As someone who has taught students at Oxford and elsewhere, let me say this: it is absolutely not the role of a teacher to make students feel uncomfortable. Prof. Richardson is mistaking the need to challenge students intellectually with making them so distressed that they cannot focus on learning. Of course we should all be able to justify our positions, including the idea that homophobia is bad. Students should be encouraged to analyze ideas they may not agree with, and it’s okay for them to feel out of their depth at times; that this is how we stretch them intellectually.

This pedagogical work should take place in an environment the student is comfortable in. Just as you would not ask a student to take an exam while sitting in icy water, we should not expect students to learn from someone they know holds offensive views. As teachers, we owe a duty of care to our students. As scholars, we have an intellectual obligation to frame ideas and perspectives in historical and social contexts. We can reject homophobia and maintain a high standard of intellectual rigor; we only need to put the emphasis on the student’s ability to understand and argue, all the time respecting the personal identities of the people we are teaching.

Gabriel Schenk, Oxford, England

 

Correspondences

To the Editor,

Regarding the Nov.-Dec. issue with the theme “100 Years of Subterfuge,” we might consider the following points in relation to several contributors:

  1. Stephan Likosky [in a piece on early 20th-c. postcards]notes that the French referred to homosexuality as “the German vice,” with many negative connotations. But the British had once described it as “the Italian vice,” sometimes even in a positive sense, because Italians were thought to be generally more relaxed than the English about alternative values.
  2. Andrew Holleran mentions A. E. Housman’s gay brother Laurence but not his lesbian sister Clemence, while Jeffrey Meyers lists all of Thomas Mann’s lesbian and gay children.
  3. David LaFontaine writes about the collaboration of four gay men in creating West Side Story. In fact, within the arts world, there have been many such collaborations. For instance, the Met opened its first season at Lincoln Center in 1966 with an opera by Samuel Barber to a libretto by Franco Zeffirelli, also the director and designer, conducted by Thomas Shippers and choreographed by Alvin Ailey, all now known to be homosexual. Benjamin Britten composed operas for his life partner Peter Pears, and he often used the homoerotic themes of “gay” novelists (Herman Melville’s Billy Budd, Thomas Mann’s Death in Venice, and Henry James’ Turn of the Screw).
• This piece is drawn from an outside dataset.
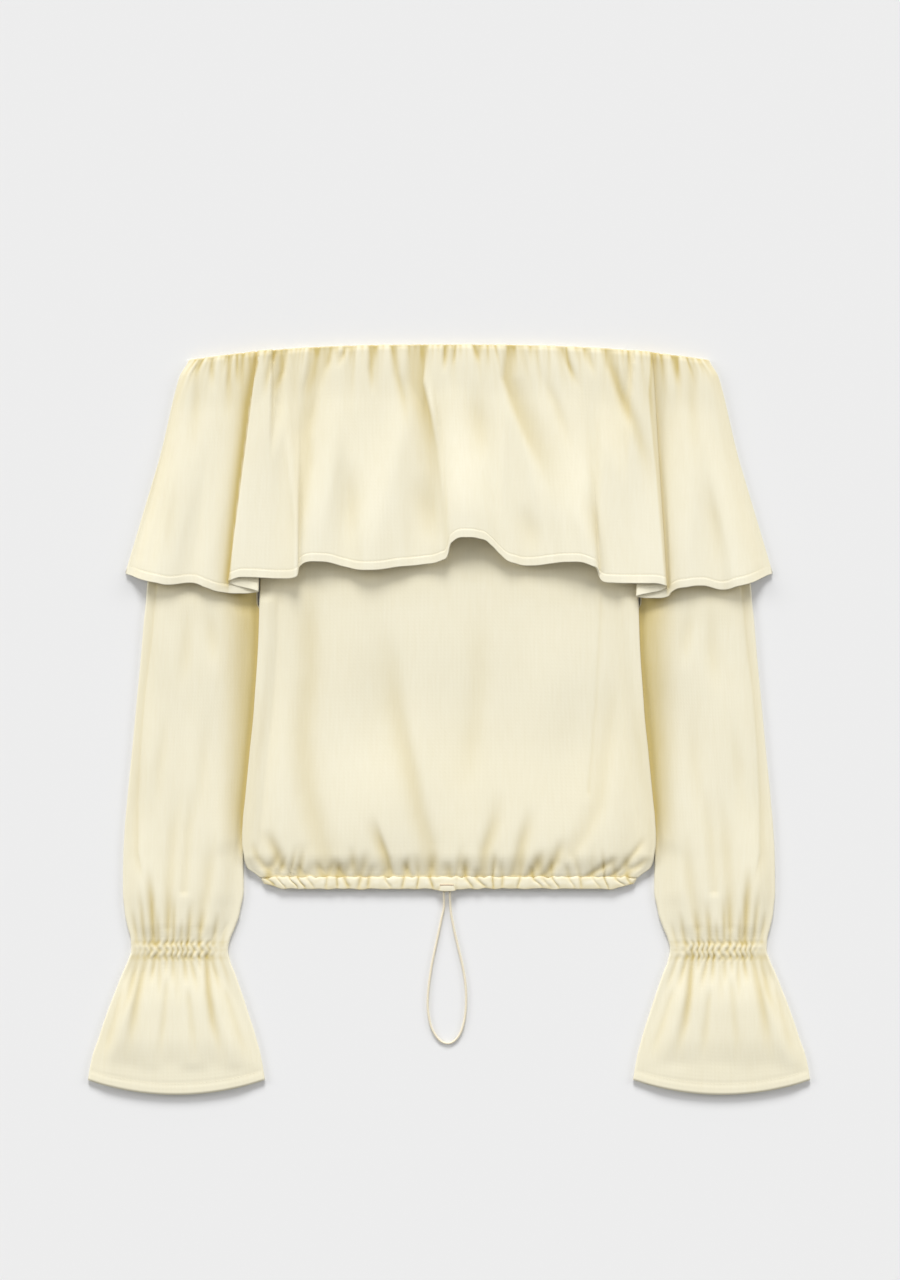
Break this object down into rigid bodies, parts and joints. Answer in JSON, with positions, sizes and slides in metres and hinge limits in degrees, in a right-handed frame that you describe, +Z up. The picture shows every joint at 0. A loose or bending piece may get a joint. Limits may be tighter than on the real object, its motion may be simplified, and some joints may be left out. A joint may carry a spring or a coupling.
{
  "type": "off-shoulder blouse laid flat",
  "caption": "Long-sleeved off-shoulder blouse laid flat, with a deep gathered ruffle round the neckline, shirred wrists with flared cuffs, and a hem casing with a cord.",
  "frame": {"origin": "on the surface that the blouse lies on, under the middle of its outline", "axes": "+X to the right across the blouse as it is looked at, +Y up towards the neckline, +Z up from the surface"},
  "size_m": [0.6136, 0.637, 0.0165],
  "materials": {
    "cream_cloth": "soft matt woven cloth, cream",
    "cream_cloth_back": "soft matt woven cloth, cream",
    "cream_cord": "thin twisted cord, cream"
  },
  "bodies": {
    "root": {"ruffle_front": "cream_cloth", "ruffle_back": "cream_cloth_back", "front_panel": "cream_cloth", "back_panel": "cream_cloth_back", "sleeve_left": "cream_cloth", "sleeve_right": "cream_cloth", "hem_casing": "cream_cloth", "cord_tab": "cream_cloth", "drawcord": "cream_cord"}
  },
  "joints": []
}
Despite subterfuge, we are indeed

everywhere!

Fr. Paul K. Thomas, Baltimore

 

Corrections

In the November-December issue, Margaret Cruikshank’s most recent book was given incorrectly. Her latest book is 2017’s Fierce with Reality: Literature and Aging.

 

In the same issue, in a review of his book, Sex Cultures, Amin Ghaziani’s position at the U. of British Columbia was misstated. He is an associate professor of sociology.